Gov. Brian Sandoval wrapped up his work Thursday on bills passed by the 2013 Legislature, signing six into law, including the agreement that the state could not collect sales or use tax on complimentary meals given to some players in casinos or on the free food provided to their employees.

The governor vetoed two bills: one to create a new legislative committee to investigate state agencies and the other to enhance bonding by the Nevada System of Higher Education.

There has been a running battle between the state Taxation Department and Nevada casino resorts about whether tax is due on “comp” meals for high rollers and the food provided free to their workers.

There have been split decisions in the courts on the issue. Two district courts have ruled the tax is not due on the food for workers but must be paid on the comp meals. The issue made its way to the Nevada Supreme Court.

The Nevada Tax Commission in May signed off on a $233 million settlement with the large casinos freeing them from paying the tax; in exchange, the casinos will not seek a refund in back taxes already paid.

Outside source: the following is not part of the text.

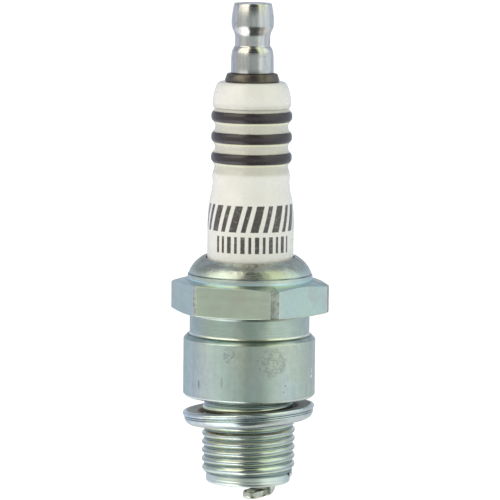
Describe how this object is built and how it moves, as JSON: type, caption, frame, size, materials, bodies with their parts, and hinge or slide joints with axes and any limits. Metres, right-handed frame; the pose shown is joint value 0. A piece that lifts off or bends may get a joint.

Both sides agreed to drop their appeals to the Nevada Supreme Court., and the governor approved Assembly Bill 506 that cements the agreement into law.

Sandoval vetoed AB150, which created a special legislative committee to investigate and study state agencies during the interim. The 10-member committee would have the power to conduct investigations, issue subpoenas and depose witnesses.

Sandoval said this was duplicative of the powers of the Legislative Commission, and there are 14 standing subcommittees plus the Interim Finance Committee that allocates funds during the interim.

He said the bill “seeks to establish yet another entity dedicated to extending the powers of the Legislature into matters of which is not constitutionally authorized.”

At the request of the Nevada System of Higher Education, the governor also vetoed Senate Bill 18, which was initially supported by the system because it would increase revenue bonding authority. At the end of the session, a conference committee approved an amendment that changed the definition of Public Works, which the system said would increase the cost of construction, keep donors from contributing to the project and reduce the scope of future projects.

The governor said this late change would have impacted projects on the UNR campus, including the student achievement center, graduate and married student housing, undergraduate residence hall and Mackay Stadium.

The governor signed AB181, which prohibits an employer from conditioning the hiring of a worker based on his or her credit report. There is an exemption where a credit report is related to the job.